By Martha Kearney
Presenter, BBC Radio 4's The World at One
Mr Miliband's article has confused many at Westminster
A prime minister undermined by one of his most senior colleagues.
A power struggle at the top of government which divides the Labour party into opposing camps.
Policy announcements seen through the prism of the feud.
It could be the rivalry of the Brown-Blair years all over again.
People used to say about Gordon Brown's difficulties: "Well, at least he doesn't have a Gordon figure in the wings, plotting to undermine him as Tony Blair did."
Now it looks like Downing Street is having to contend with a rival source of power - not from Number 11 but over the road in King Charles Street, at the Foreign Office.
The plotters against Mr Brown may copy his game book too by mounting a coup in September before the party conference, just as Brown allies did two years ago against Tony Blair.
Flashback: Is it like Brown-Blair all over again?
The Brown-Blair feud provides the backdrop to what is happening now.
One former senior minister who maintains a radio silence in public spoke to me sardonically about Mr Brown, saying "some people thought it would be easy".
Another Blairite minister is annoyed that throughout the Blair years Mr Brown kept implying that things could only get better if he were in charge.
That pent-up resentment is being manifested in support for David Miliband now, though he can count on wider anti-Brown sentiment in the party too.
'Fibber or fool?'
So has the foreign secretary made a wise move?
I was interested in this email from one of our listeners. Mark Kenwright wrote: "David Miliband: fibber or fool?
1) Is the Guardian article a pitch for leadership? Yes/No (if No go to question 2)? 2) Did you not think/realise how the media would interpret the timing and content of your article? Yes/No?

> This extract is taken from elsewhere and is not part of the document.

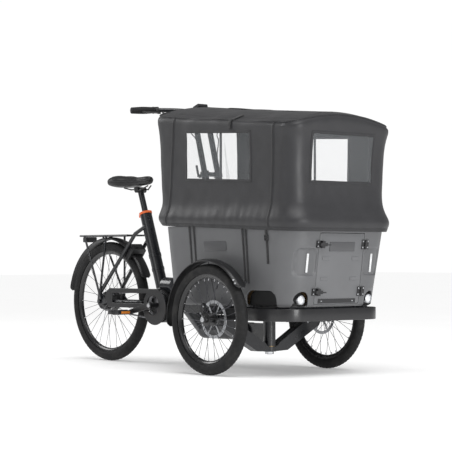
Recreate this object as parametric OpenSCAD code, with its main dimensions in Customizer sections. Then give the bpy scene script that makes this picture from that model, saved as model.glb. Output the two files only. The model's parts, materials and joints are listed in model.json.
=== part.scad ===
// Three-wheeled cargo bicycle: two front wheels and a rain-hooded box that steer as one
// carrier about a king pin, and a motor-assisted rear frame with one driven wheel.
// +X forward, +Y to the rider's left, +Z up.  The origin lies on the ground, midway along.

/* [Overall] */
// Distance between the rear and the front axle
wheelbase = 1258; // [1040:1:1520]
// Distance between the middle planes of the front wheels
track = 761; // [740:1:920]
// How far ahead of the rear axle the origin lies
origin_ahead = 720; // [600:1:900]

/* [Wheels] */
// Outer diameter of a front tyre
front_d = 520; // [480:1:560]
// Outer diameter of the rear tyre
rear_d = 635; // [600:1:660]
// Width of every tyre
tyre_w = 54; // [44:1:58]
// Number of spokes in each wheel
spoke_count = 32; // [20:4:36]
// Thickness of a spoke
spoke_d = 2.2; // [1.8:0.1:3]
// Diameter of a front brake disc
rotor_d = 180; // [160:1:203]
// Diameter of the stub axles and of the rear axle
axle_d = 15; // [10:1:20]

/* [Rear frame] */
// Diameter of the main beam
beam_d = 88; // [60:1:92]
// Diameter of the upright seat tube
seat_tube_d = 62; // [50:1:70]
// Diameter of the head tube that the king pin turns in
head_tube_d = 60; // [50:1:64]
// Diameter of the king pin
king_pin_d = 25; // [18:1:30]
// Diameter of the seat stays and chain stays
stay_d = 20; // [14:1:22]
// Diameter of the seat post
seatpost_d = 31; // [25:0.5:34]
// Length of the saddle
saddle_l = 272; // [230:1:320]
// Width of the saddle
saddle_w = 205; // [150:1:240]
// Length of the rear rack
rack_l = 455; // [380:1:470]

/* [Drive] */
// Distance from the crank axis to a pedal axis
crank_l = 165; // [140:1:175]
// Radius of the chain where it wraps the chainring
chainring_r = 74; // [60:1:80]
// Radius of the chain where it wraps the sprocket
sprocket_r = 38; // [30:1:42]
// Diameter of the crank spindle
spindle_d = 24; // [18:1:28]

/* [Box] */
// Length of the box at its floor
box_floor_l = 876; // [730:1:900]
// Length of the box at its rim
box_rim_l = 956; // [900:1:1000]
// Width of the box at its floor
box_floor_w = 594; // [500:1:600]
// Width of the box at its rim
box_rim_w = 652; // [600:1:660]
// Height of the box, floor to rim
box_h = 378; // [320:1:400]
// Radius of the box's upright corners
box_corner = 115; // [80:1:130]
// Thickness of the moulded wall
box_wall = 7; // [5:0.5:9]
// Width of the front door
door_w = 286; // [240:1:290]
// Gap around the door
door_gap = 2.5; // [1.5:0.5:4]
// Height of the bumper band
bumper_h = 57; // [40:1:60]

/* [Hood] */
// Height of the hood's side edge above the box rim, at its rear end
hood_rise = 541; // [450:1:600]
// How much lower that edge is at the front end
hood_fall = 88; // [40:1:110]
// Arch of the roof above its side edges
hood_crown = 52; // [30:1:70]
// Thickness of the cloth
cloth_t = 3; // [2:0.5:4]
// Length of a side window
window_l = 466; // [300:1:520]
// Height of a side window
window_h = 218; // [120:1:240]
// Width of the front and rear windows
window_w = 400; // [300:1:410]

/* [Handlebar] */
// Width of the handlebar over its grips
bar_w = 680; // [600:1:720]
// Diameter of each mast tube that slides in the column
mast_d = 29; // [24:1:32]
// Distance between the two mast tubes
mast_gap = 86; // [76:1:92]

/* [Hidden] */

$fn = 48;
run_gap = 0.05;      // radial clearance of a part that turns on another
slip = 0.3;          // clearance between parts that only lie beside each other
front_r = front_d / 2;
rear_r = rear_d / 2;
front_x = wheelbase;
side_y = track / 2;

// Wheels, drawn about their own axis
rim_inset = 7;       // how far the tyre's lips reach in past its round section
rim_depth = 20;
rim_half = 15;
tyre_wall = 5;
flange_r = 30;
function rim_r(wheel_r) = wheel_r - tyre_w + rim_inset;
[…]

If yes return to question 1.
"If no: So, as far as David Miliband is concerned, you're not pitching for leadership and you didn't see this 'media storm' coming as a result of the content and timing of your article?
"It would seem then that it's a good thing you are not bucking for leadership because you are clearly still quite naive."
If you agree with question one, then the most likely explanation for Mr Miliband's move is that he wanted to make sure that he was positioned as the main challenger against Brown before other politicians gain momentum.
One MP told us that Mr Miliband lacks support among the trade unions and constituency parties who form a large part of the party's electorate.
The downside for this move is that instead of his hitherto rather genial political persona, Mr Miliband can be portrayed as a plotter.
In fact two Labour MPs made outspoken attacks on him on our programme this week.
Geraldine Smith said he was "trying to stir up trouble" and should get on with his job, adding that if he was sacked he would return to being a "nonentity" on the backbenches.
Bob Marshall-Andrews accused Mr Miliband of "pretty contemptible politics" and said his behaviour had been "duplicitous". He also called for the foreign secretary to be sacked.
That should make the coming reshuffle an interesting one. Tony Blair's ones were so botched that in the end his friends devised a board game to help him out.
Mr Brown's first was a model of ecumenism, promoting many Blairites. This time he will want a show of strength. If he keeps Mr Miliband in place, that could look weak.
An offer of a more junior job could provoke an explosive resignation. A move to the Treasury would give Mr Miliband an immense powerbase, as Mr Brown knows only too well.
I wonder if he will be moved to the Home Office? That is a place which has claimed the scalp of many a minister given how many damaging stories erupt out of the blue. Tempting to put a rival there, I would have thought.
Anyway, I shall be away on holiday for a couple of weeks and then look forward to a tumultuous political autumn.